Exercise requirements:
Restate the complete material exactly.

★ ★ ★ ★ ★

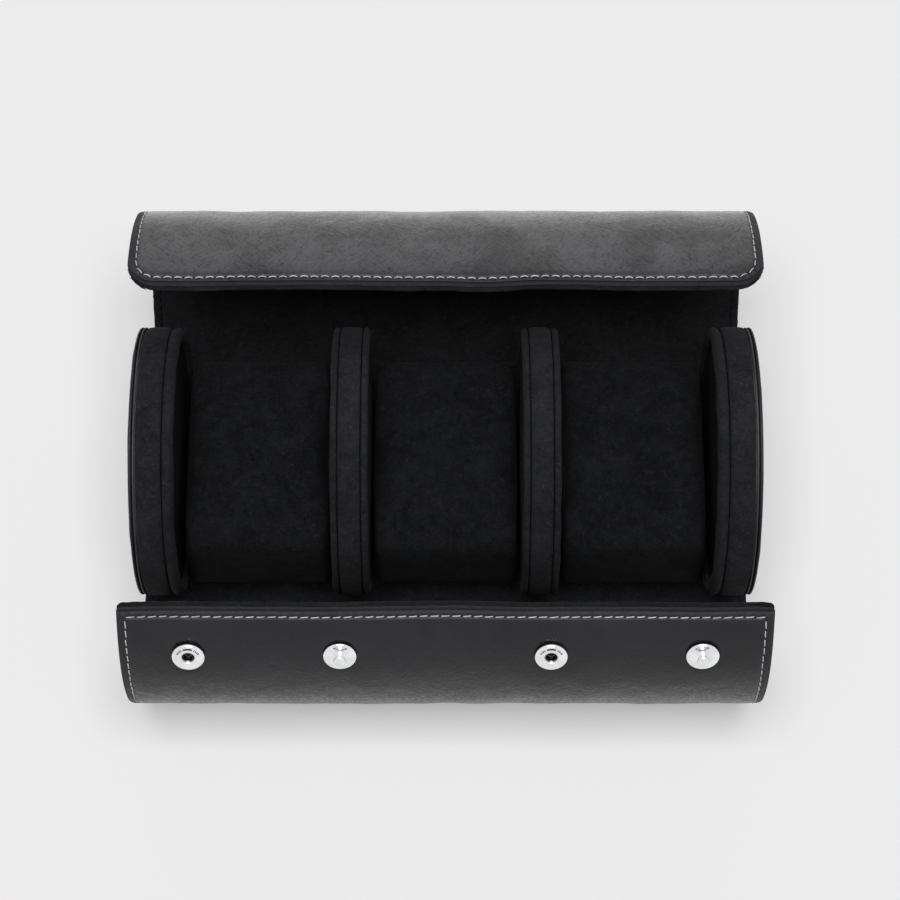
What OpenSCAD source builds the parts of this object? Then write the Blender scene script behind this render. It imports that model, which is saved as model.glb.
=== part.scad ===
// Cylindrical travel case for three wristwatches, shown open on a table.
// Four padded discs stand on a stiff spine.  A front panel and a back panel are hinged to
// the spine along its two long edges, and the back panel ends in a flap that folds over the
// front panel and closes with four press studs.  Each bay between two discs holds a cushion.
// The discs share one axis, parallel to X.  The origin is the middle of the resting face.
// Angles in the cross-section are counted from +Y towards +Z, about the discs' axis.

/* [Case] */
// Length of the leather shell
case_length = 220; // [210:1:235]
// Radius of the four padded discs
disc_radius = 47.4; // [46:0.2:50]
// How far the shell reaches past the end caps, at each end
shell_overhang = 2; // [1:0.25:4]
// Thickness of an inner divider
divider_thickness = 13; // [12:0.5:13.5]
// Thickness of an end cap over its rim
end_thickness = 15.5; // [14:0.5:16]

/* [Shell layers] */
// Thickness of the outer leather
leather_thickness = 1.4; // [1.2:0.1:1.6]
// Thickness of the stiffening board
board_thickness = 1.2; // [1:0.1:1.4]
// Thickness of the suede lining
lining_thickness = 1; // [0.8:0.1:1.2]
// Thickness of the pad that lies under the discs
pad_thickness = 1.2; // [1:0.1:1.5]
// Width of the sewn border around the boards
border_width = 7; // [5:0.5:9]
// Depth of the flat pressed into the spine's underside
base_flat_depth = 0.5; // [0.3:0.05:0.8]

/* [Panels] */
// Angle from the lowest line of the case to each hinge line
hinge_angle = 21; // [18:0.5:24]
// Angle of the front panel's lip when the case is closed
lip_angle = 92; // [88:0.5:96]
// Angle of the flap's edge when the case is closed
flap_edge_angle = 126.5; // [122:0.5:130]
// Angle of the line where the flap folds off the back panel, when the case is closed
flap_fold_angle = 72; // [66:1:78]
// How much larger the back panel's radius is, so that the flap clears the front panel
flap_growth = 3; // [2.9:0.05:3.1]
// Radius of the flap's two corners
flap_corner_radius = 11; // [8:0.5:14]
// Gap left at each hinge line
hinge_gap = 0.3; // [0.2:0.05:0.5]

/* [Cushions] */
// Clearance between a cushion and the disc on each side of it
cushion_clearance = 0.4; // [0.3:0.05:1]
// Half the front-to-back size of a cushion
cushion_half_depth = 39; // [36:0.5:39]
// Height of a cushion's top above the discs' axis
cushion_top = 8; // [4:0.5:12]
// Radius of a cushion's top edges
cushion_corner_radius = 20; // [14:1:22]
// Thickness of a cushion's suede cover
cover_thickness = 1; // [0.8:0.1:1.4]

/* [Press studs] */
// Distance from the flap's edge to the row of press studs, along the leather
stud_edge_inset = 12.5; // [11:0.25:15]
// Distance from the middle of the case to each inner press stud
inner_stud_x = 35.5; // [32:0.5:40]
// Distance from the shell's end to each outer press stud
stud_end_inset = 23.6; // [18:0.4:30]
// Diameter of a socket's ring and of a stud's flange
snap_diameter = 11.3; // [10:0.1:12]
// Radius of a stud's ball
ball_radius = 2.1; // [2:0.05:2.2]

/* [Hidden] */
$fn = 96;

// Layers of the shell, as radii about the discs' axis
lining_radius = disc_radius + pad_thickness;
board_radius = lining_radius + lining_thickness;
leather_radius = board_radius + board_thickness;
shell_radius = leather_radius + leather_thickness;
axis_height = shell_radius - base_flat_depth;
board_length = case_length - 2 * border_width;
// Height of the cutters that go right through a panel
through = 2 * (shell_radius - lining_radius);

// Hinge lines lie on the outer surface of the shell
front_hinge = 270 - hinge_angle;
back_hinge = hinge_angle - 90;
growth_angle = back_hinge + 180;
growth_y = flap_growth * cos(growth_angle);
growth_z = flap_growth * sin(growth_angle);
gap_angle = hinge_gap / shell_radius * 180 / PI;
hinge_lift = shell_radius * (1 - cos(hinge_angle)) - base_flat_depth;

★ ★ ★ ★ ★

Answer to this problem:
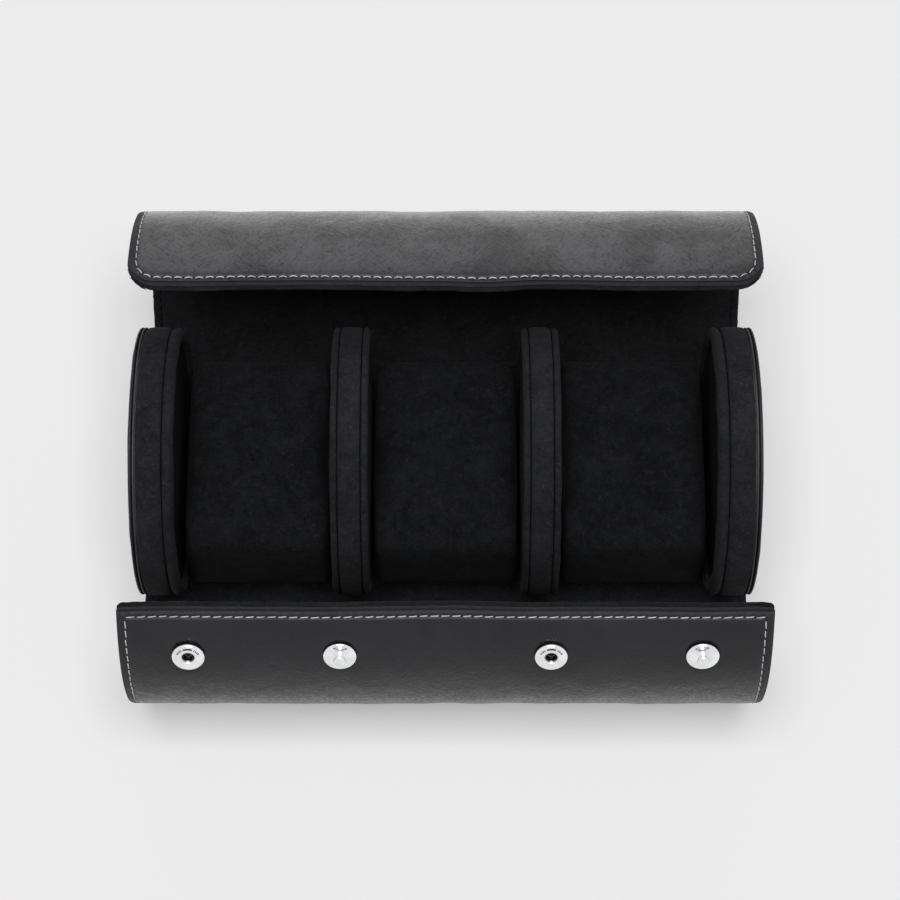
What OpenSCAD source builds the parts of this object? Then write the Blender scene script behind this render. It imports that model, which is saved as model.glb.
=== part.scad ===
// Cylindrical travel case for three wristwatches, shown open on a table.
// Four padded discs stand on a stiff spine.  A front panel and a back panel are hinged to
// the spine along its two long edges, and the back panel ends in a flap that folds over the
// front panel and closes with four press studs.  Each bay between two discs holds a cushion.
// The discs share one axis, parallel to X.  The origin is the middle of the resting face.
// Angles in the cross-section are counted from +Y towards +Z, about the discs' axis.

/* [Case] */
// Length of the leather shell
case_length = 220; // [210:1:235]
// Radius of the four padded discs
disc_radius = 47.4; // [46:0.2:50]
// How far the shell reaches past the end caps, at each end
shell_overhang = 2; // [1:0.25:4]
// Thickness of an inner divider
divider_thickness = 13; // [12:0.5:13.5]
// Thickness of an end cap over its rim
end_thickness = 15.5; // [14:0.5:16]

/* [Shell layers] */
// Thickness of the outer leather
leather_thickness = 1.4; // [1.2:0.1:1.6]
// Thickness of the stiffening board
board_thickness = 1.2; // [1:0.1:1.4]
// Thickness of the suede lining
lining_thickness = 1; // [0.8:0.1:1.2]
// Thickness of the pad that lies under the discs
pad_thickness = 1.2; // [1:0.1:1.5]
// Width of the sewn border around the boards
border_width = 7; // [5:0.5:9]
// Depth of the flat pressed into the spine's underside
base_flat_depth = 0.5; // [0.3:0.05:0.8]

/* [Panels] */
// Angle from the lowest line of the case to each hinge line
hinge_angle = 21; // [18:0.5:24]
// Angle of the front panel's lip when the case is closed
lip_angle = 92; // [88:0.5:96]
// Angle of the flap's edge when the case is closed
flap_edge_angle = 126.5; // [122:0.5:130]
// Angle of the line where the flap folds off the back panel, when the case is closed
flap_fold_angle = 72; // [66:1:78]
// How much larger the back panel's radius is, so that the flap clears the front panel
flap_growth = 3; // [2.9:0.05:3.1]
// Radius of the flap's two corners
flap_corner_radius = 11; // [8:0.5:14]
// Gap left at each hinge line
hinge_gap = 0.3; // [0.2:0.05:0.5]

/* [Cushions] */
// Clearance between a cushion and the disc on each side of it
cushion_clearance = 0.4; // [0.3:0.05:1]
// Half the front-to-back size of a cushion
cushion_half_depth = 39; // [36:0.5:39]
// Height of a cushion's top above the discs' axis
cushion_top = 8; // [4:0.5:12]
// Radius of a cushion's top edges
cushion_corner_radius = 20; // [14:1:22]
// Thickness of a cushion's suede cover
cover_thickness = 1; // [0.8:0.1:1.4]

/* [Press studs] */
// Distance from the flap's edge to the row of press studs, along the leather
stud_edge_inset = 12.5; // [11:0.25:15]
// Distance from the middle of the case to each inner press stud
inner_stud_x = 35.5; // [32:0.5:40]
// Distance from the shell's end to each outer press stud
stud_end_inset = 23.6; // [18:0.4:30]
// Diameter of a socket's ring and of a stud's flange
snap_diameter = 11.3; // [10:0.1:12]
// Radius of a stud's ball
ball_radius = 2.1; // [2:0.05:2.2]

/* [Hidden] */
$fn = 96;

// Layers of the shell, as radii about the discs' axis
lining_radius = disc_radius + pad_thickness;
board_radius = lining_radius + lining_thickness;
leather_radius = board_radius + board_thickness;
shell_radius = leather_radius + leather_thickness;
axis_height = shell_radius - base_flat_depth;
board_length = case_length - 2 * border_width;
// Height of the cutters that go right through a panel
through = 2 * (shell_radius - lining_radius);

// Hinge lines lie on the outer surface of the shell
front_hinge = 270 - hinge_angle;
back_hinge = hinge_angle - 90;
growth_angle = back_hinge + 180;
growth_y = flap_growth * cos(growth_angle);
growth_z = flap_growth * sin(growth_angle);
gap_angle = hinge_gap / shell_radius * 180 / PI;
hinge_lift = shell_radius * (1 - cos(hinge_angle)) - base_flat_depth;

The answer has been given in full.